Fioccano a ritmo sempre più veloce le risposte offensive di calciatori e manager alle domande dei giornalisti. Perché Lega, Federcalcio e altri lasciano correre?
Dal mondo del calcio giunge notizia di numerosi comportamenti non ortodossi di calciatori e manager del calcio nei confronti di giornalisti. Parole, gesti, azioni, decisioni, intimidazioni, che ledono il diritto/dovere a informare e il diritto dei cittadini a essere informati. Puntualmente ne diamo conto nel Notiziario di Ossigeno. Ciò che inizia a diventare preoccupante è il ritmo temporale sempre più veloce con cui accadono questi fatti e anche lo scadimento nella volgarità e nell’aggressività.
Ecco una carrellata dei fatti degli ultimi giorni. L’allenatore dell’Inter ha controbattuto a una giornalista di Mediaset a colpi di “Stronzate” e “Cagate”. Il presidente della Sampdoria, davanti alle telecamere, ha intimato “di evitare domande stronze o vi mando a fare in culo”. Non pago di ciò, alla domanda di un giornalista ha replicato: “Ma lei è capace di andare a fare in culo?”. L’allenatore del Milan, alla fine della partita contro il Genoa, si è rivolto a un cronista con un lieve “Fai le solite domande del cazzo”. A Pisa un calciatore e suo padre, che è anche vicepresidente della società Arezzo Calcio, hanno tentato addirittura di aggredire fisicamente, oltre che con le parole, un giornalista locale. In quest’ultimo caso, il giocatore è stato multato dalla società e il presidente dell’Arezzo ha presentato le scuse al cronista. A Catania un dipendente della società calcistica – su ordine dei suoi dirigenti – ha sbarrato la strada a troupe e giornalista di Telecolor che intendevano seguire gli allenamenti del Catania calcio.

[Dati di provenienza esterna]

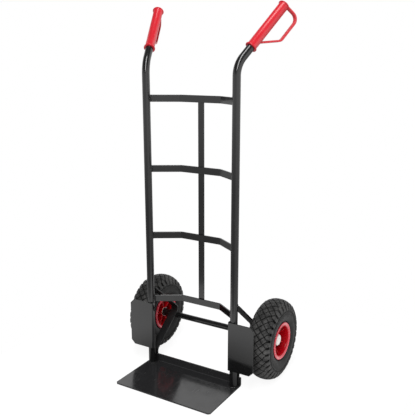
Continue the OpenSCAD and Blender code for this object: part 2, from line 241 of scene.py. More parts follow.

Andando non troppo indietro nel tempo, troveremmo il racconto di altri episodi simili. Ora non è chiaro se siamo di fronte a una nuova epidemia, o all’emersione di un fenomeno non nuovo, qualcosa che forse c’è sempre stato, ma del quale finalmente si inizia a parlare apertamente.
E come si reagisce a tutto ciò? Se si esclude il caso di Arezzo, non si ha notizia di interventi delle società calcistiche per impedire, punire, condannare chi si rivolge in questo modo ai giornalisti. Né si è a conoscenza di specifici interventi delle grandi istituzioni sportive e calcistiche: dal Coni alla Federcalcio, alle Leghe di Serie. Tutti tacciono, nonostante l’Unione dei giornalisti sportivi abbia alzato la voce e chiesto di mettere fine a questo andazzo lesivo della dignità personale e della libertà di stampa.
Chi usa questo linguaggio fiorito vive in un mondo dorato, fatto di onori, fama, gloria e milioni a profusione, un mondo che non ammette le domande impertinenti, che sono la specialità dei giornalisti. I patron del calcio e i goleador si fanno trattare tutti da grandi professionisti: dall’ultima riserva che marcisce in panchina al mister. Fanno bene a farsi rispettare ma devono comportarsi di conseguenza, imparando che esistono anche i giornali, i giornalisti, il diritto all’informazione, ai quali fra l’altro devono la loro fama.
Il giornalista ha il dovere di porre le domande, qualsiasi domanda, e chi non vuole rispondere a quelle sgradite può dire non comment , una risposta più elegante che vale più di qualsiasi insulto o espressione sguaiata. È bene saperlo.
Ed è tempo che le istituzioni calcistiche, dalle società in su, reagiscano, intervengano, dimostrino la loro esistenza in vita, facciano in modo che si volti pagina. Spieghino a questi signori del calcio che il mondo non si riduce alla vendita dei diritti televisivi, alle mosse per guadagnare miliardi, alle beghe da bar dello sport. Nei rapporti pubblici le buone maniere non sono forma, sono sostanza.